Je ne sais pas si la lecture du scénario m'a vraiment donné envie. J'apprécie les efforts pour dissimuler la nature de l'entité aux yeux des joueurs, tout comme les conseils pour mettre en scène une version pulp du scénario (d'ailleurs, il est regrettable que ces conseils n'aient pas été systématisés pour les autres). Les idées pour mettre en scène les motivations des personnages sont également bienvenues. En revanche, l'enquête me semble assez fade et courte (à tel point que l'auteur en propose une version allégée à jouer en convention). Il n'y a rien qui m'ait réellement donner envie de jouer, notamment parce que l'anti-climax est... eh bien, un anti-climax.
The Watchers in the Sky
Cette fois-ci, on parle de volatiles. Des oiseaux bizarroïdes font des leurs et les PJs s'y intéressent vraisemblablement en raison de leur exposition à la carcasse de l'un d'eux (ou à l'une de leurs victimes). L'enquête les mène dans un décor campagnard malsain assez prompt aux confrontations physiques.
Plusieurs scènes semblent intéressantes à jouer: les liens affectifs des personnages servent à quelque chose, la découverte des oiseaux est intéressante, le final est sibyllin sans être horrible. Du coup, j'apprécie pas mal le scénario et le jouer en tant que one-shot serait envisageable : il s'y prête assez bien et les liens affectifs pourraient même avoir plus d'impact en les intégrant au sein d'une campagne au long-cours. En revanche, j'apprécie moyennement que l'auteur refuse de donner les explications sur l'origine des oiseaux. Selon lui, garder une couche de mystère est fidèle à l'esprit des romans de Lovecraft. Tout comme pour Anima RPG, il me semble plus judicieux de donner aux MJs toutes les pièces de puzzle et de les laisser choisir quoi en faire.
The Dance in the Blood
Les PJs découvrent qu'ils ont été adoptés et qu'ils descendent des mêmes parents. Ils enquêtent sur le mystère de leur origine et déterrent quelques secrets de famille horribles qu'il aurait mieux valu garder enfouis.

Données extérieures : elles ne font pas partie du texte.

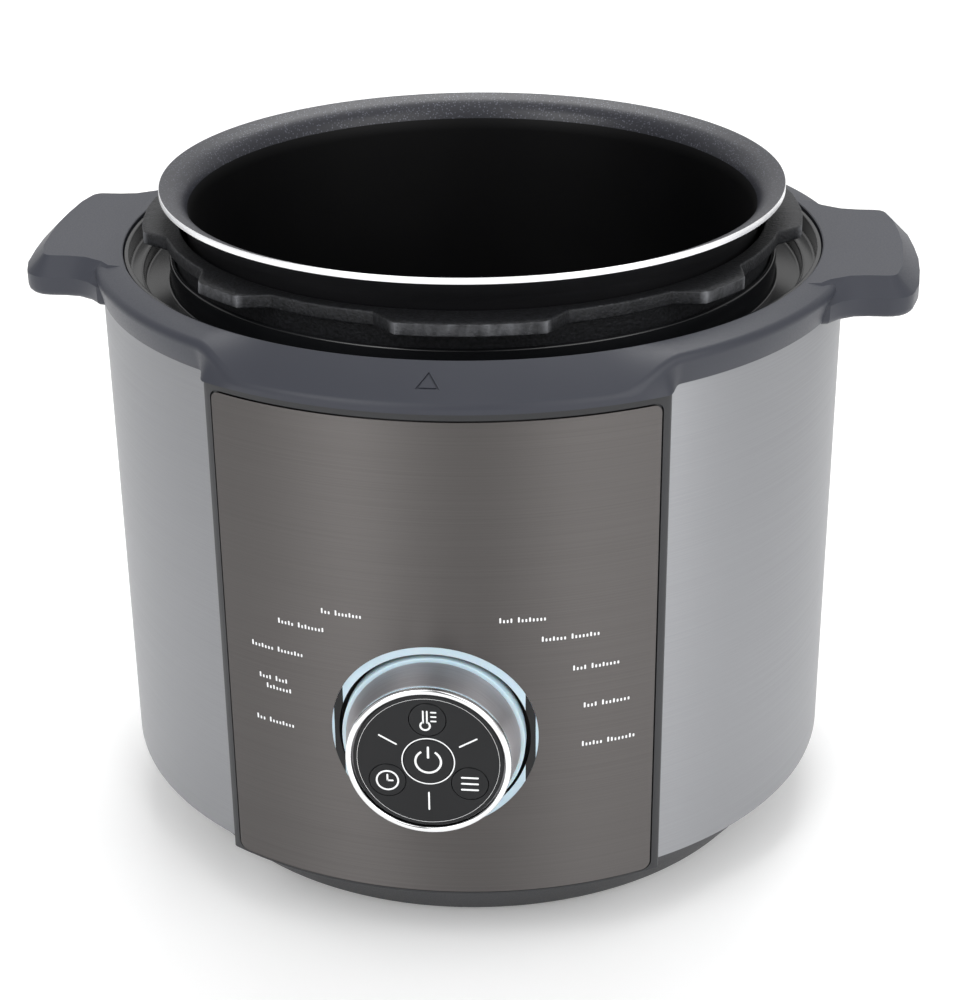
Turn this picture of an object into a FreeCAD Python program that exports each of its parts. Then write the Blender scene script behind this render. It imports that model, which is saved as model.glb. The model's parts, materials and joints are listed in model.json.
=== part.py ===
import FreeCAD, Part
import os
import re
import Sketcher
from FreeCAD import Placement, Rotation, Vector

# Electric pressure cooker with its lid off. It stands on z = 0, its body's axis is z,
# its dial faces -y and its condensate cup hangs at +y. Millimetres.

SIZES = {
    "base and shell": (
        ("FootHeight", 2.5), ("FootRadius", 9), ("FootInset", 24), ("FootPlug", 1),
        ("BaseInset", 22.5), ("BaseStep", 2), ("BaseTop", 28.5), ("BaseWall", 2.5),
        ("FlangeWidth", 16), ("FlangeHeight", 6), ("SpigotHeight", 7), ("SpigotWall", 2.5),
        ("PlateGap", 0.8), ("VentWidth", 4), ("VentLength", 34), ("VentCircle", 62), ("VentPitch", 10),
        ("ScrewInset", 10), ("ScrewRadius", 1.5), ("ScrewHeadRadius", 3), ("ScrewHead", 1.6),
        ("ScrewBite", 3), ("ScrewGap", 0.05), ("ShellGap", 31.5), ("ShellWall", 0.8),
        ("ShellLift", 0.5), ("ShellHeight", 197), ("ShellHalfWindow", 34), ("WindowGap", 0.2),
        ("CutPast", 1),
    ),
    "collar and handles": (
        ("CollarWidth", 8.5), ("CollarHeight", 13.6), ("CollarStep", 0.8), ("CollarLap", 0.3),
        ("CreaseReach", 3.3), ("CreaseFall", 2.4), ("CreaseDrop", 2), ("CreaseRound", 1),
        ("LobeReach", 2.5), ("LobeRise", 3), ("LobeSlack", 0.5), ("EdgeBreak", 0.6),
        ("HandleLength", 29), ("HandleHalfWidth", 47), ("HandleDrop", 1.5), ("HandleChamfer", 7),
        ("HandleCorner", 9), ("HandleBow", 4), ("HandleEase", 3), ("HandleRoot", 30),
    ),
    "condensation ring": (
        ("RingClear", 0.5), ("RingSeat", 0.3), ("RingWall", 2), ("RingDrop", 1.2), ("LedgeWidth", 8),
        ("LedgeRise", 5.5), ("GutterDepth", 10), ("SpoutHalfWidth", 6), ("SpoutDepth", 10),
        ("SpoutOverCup", 9.6), ("SpoutWall", 1.5), ("DrainLength", 5.5),
    ),
    "outer pot and heater": (
        ("PotGap", 2.4), ("OuterPotWall", 2.5), ("OuterPotCorner", 8), ("HeaterSpace", 21),
        ("LugRise", 10.1), ("LugThickness", 5.5), ("LugReach", 15), ("LugStep", 7),
        ("LugTurn", 5.7), ("WideLug", 14), ("NarrowLug", 7), ("FloorHole", 40),
        ("ShieldGap", 4), ("ShieldWall", 0.6), ("ShieldDrop", 24),
        ("SupportInset", 2), ("SupportWidth", 14), ("SupportWall", 2), ("SupportFoot", 8),
        ("SupportShelf", 14), ("SupportLip", 3), ("SupportTurn", 65),
        ("HeaterRadius", 92), ("HeaterWall", 12), ("HeaterBevel", 1.5), ("HeaterTaper", 6),
        ("SensorHole", 14), ("SensorRadius", 12.5), ("SensorHeight", 14), ("SensorSkin", 1.2),
        ("StrapHalfWidth", 4), ("StrapDrop", 6), ("StrapReach", 8), ("SensorSpringRadius", 3),
        ("SensorSpringWire", 0.8), ("ElementCircle", 68), ("ElementRadius", 3.5), ("ElementDepth", 3),
        ("TerminalSpan", 27), ("TerminalRadius", 3), ("TerminalLength", 16), ("SpringCircle", 80),
        ("SpringRadius", 6), ("SpringWire", 1), ("SlideGap", 0.3),
    ),
    "inner pot": (
        ("PotInner", 111), ("PotWall", 1.6), ("PotDepth", 158.5), ("PotRise", 13.8),
        ("PotRimReach", 11.5), ("PotRimBand", 2.3), ("PotFlare", 9), ("PotCorner", 14),
    ),
    "control panel": (
        ("PanelStand", 5.5), ("PanelWall", 1), ("PanelProud", 0.4), ("PanelGap", 0.4),
        ("PanelSideGap", 0.15), ("FrameGap", 0.5), ("FrameSlack", 0.8), ("FrameBorder", 1.8),
        ("FrameFall", 1), ("FrameLip", 2.9), ("FrameSill", 1.2),
    ),
    "dial": (
        ("DialHeight", 97), ("LightOuter", 38), ("LightWidth", 2.8), ("LightGap", 0.1),
        ("DialGap", 1.7), ("FootStep", 1.4), ("DialTaper", 2.2), ("DialStand", 16.2),
        ("DialSink", 5.5), ("DrumSkin", 2), ("RimWall", 2.2), ("RimDepth", 3), ("DrumWall", 3),
        ("DialWeb", 2.5), ("WebSink", 10.6), ("HubWall", 3), ("RunClear", 0.05),
        ("FaceGap", 0.5), ("FaceSink", 1), ("FaceWall", 1.6), ("FaceSkirt", 0.6), ("KeyGap", 0.3),
        ("StartKeyRadius", 8.9), ("SideKeyRadius", 6.6), ("KeyCircle", 17.2), ("KeyProud", 0.2),
        ("KeyFlange", 0.5), ("FlangeWall", 1), ("KeyStem", 2), ("KeyStemRadius", 2), ("KeyTravel", 0.6),
        ("BoardSink", 7.8), ("BoardWall", 1.6), ("KeyBoardInset", 1.7), ("SwitchSide", 5),
        ("PostRadius", 13), ("PostBore", 9), ("PostPlate", 3), ("PlateClear", 0.35),
        ("PlateBorder", 0.5), ("EarLength", 15.5), ("EarHalfWidth", 8), ("BossRadius", 4),
        ("BossInset", 6), ("RotorRadius", 22), ("RotorWall", 1.5), ("RotorGap", 0.5),
        ("LedBoardWall", 1.2), ("LedBoardGap", 3),
    ),
    "electronics": (
        ("BoardHalfWidth", 44), ("BoardHalfHeight", 47), ("BoardSpace", 2), ("SpacerAcross", 30),
        ("SpacerUp", 20), ("SpacerHalfSide", 2), ("PowerBoardLength", 90), ("PowerBoardWidth", 64),
        ("PowerBoardInset", 16), ("PowerBoardY", -34), ("PowerBoardZ", 20),
        ("StandoffRadius", 3), ("StandoffInset", 6),
    ),
    "inlet and cup": (
        ("InletHeight", 52), ("InletHalfWidth", 12.2), ("InletHalfHeight", 8), ("InletDepth", 17),
        ("InletWall", 2), ("InletFlange", 6), ("InletFlangeWall", 2.5), ("PinWidth", 4),
        ("PinThickness", 2), ("PinLength", 13), ("PinSpacing", 7), ("PinDrop", 2), ("EarthOffset", 4),
        ("CupStand", 1.9), ("CupDepth", 19.8), ("CupHalfWidth", 32), ("CupFall", 12),
        ("CupHeight", 54), ("CupWall", 1.6), ("RibWidth", 4), ("RibHeight", 2), ("RibDrop", 6),
        ("HolderWall", 1.3), ("HolderDrop", 24), ("HolderMargin", 2), ("HolderLugs", 22),
        ("HolderLugHalfWidth", 4), ("HolderLugHeight", 20), ("RailHeight", 3), ("RailLength", 13.6),
    ),
}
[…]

Ce troisième scénario est, de loin, mon préféré. Vraisemblablement inspirée de Shadow over Innsmouth, l'idée centrale fournit une base solide pour l'enquête. Elle ouvre aussi d'énormes possibilités en termes d'interprétation. Mieux vaudrait sans doute laisser les joueurs créer leurs personnages, de sorte à s'en sentir investis : la révélation de leur origine n'en sera que meilleure. L'intervention des autres membres de la famille promet également d'excellents moments et le final laisse un peu de contrôle aux joueurs, tout en ouvrant des problématiques intéressantes.
À priori, The Dance in the Blood est une perle qui peut parfaitement se jouer en tant que one-shot ou comme base pour une campagne autre que The Final Revelation. Par contre, il est peu probable que des PJs voyageant ensembles depuis plusieurs scénarios découvrent soudainement qu'ils sont de la même famille : impossible d'intercaler le scénario dans une campagne déjà en cours.
The Rending Box
Là où les précédents scénarios se sont bien gardés d'impliquer des entités du Mythe, celui-ci en met deux en scène. L'une est particulièrement connue (facile à deviner, vu l'emplacement des scénarios) alors que l'autre est plus originale. Les PJs sont chargés d'amener une boite étrange à un de leurs contacts en Angleterre. Ils comprennent bien vite que les choses ne tournent pas rond, se mettent à la recherche d'un individu disparu et entament l'exploration d'un lieu particulier.
Si ses prémices sont intéressantes, ce scénario me laisse perplexe par sa mise en oeuvre. À part la boite et ses conséquences, les composants de The Rending Box sont plus proches du mode pulp que du mode puriste, bien que l'ironie du final ramène un peu de désespoir dans cette débauche d'adrénaline. S'appuyer sur la boite est probablement le meilleur moyen de rendre ce scénario marquant, sans quoi il risque de manquer de saveur. On va dire "pourquoi pas ?" dans le cadre de The Final Revelation, mais je ne suis pas sûr que ce scénario vaille la peine en-dehors de ça.
Conclusion
Tout n'est pas parfait, dans The Final Revelation. La mise en scène du méta-scénario me semble casse-gueule, deux des quatre scénarios proposés peinent à susciter l'intérêt. Le concept même d'une campagne puriste exige une philosophie de jeu très particulière, à laquelle bien des rôlistes ne souscrivent pas. Heureusement, dépasser ces problèmes n'est pas impossible. Les deux scénarios peuvent être retravaillés pour les rendre plus intéressants. Avec l'art et la manière, un/e bon/ne MJ saura présenter la méta-intrigue avec subtilité. Quant aux joueurs, faites-leur bien comprendre quelle est la philosophie du mode puriste avant de démarrer le scénario.
Une fois toutes ces réserves assimilées, il devient alors possible de profiter d'une des rares (mini) campagnes puristes créées pour les jeux de rôle cthulhiens. En ce sens, The Final Revelation reste une réussite qui mérite d'être saluée.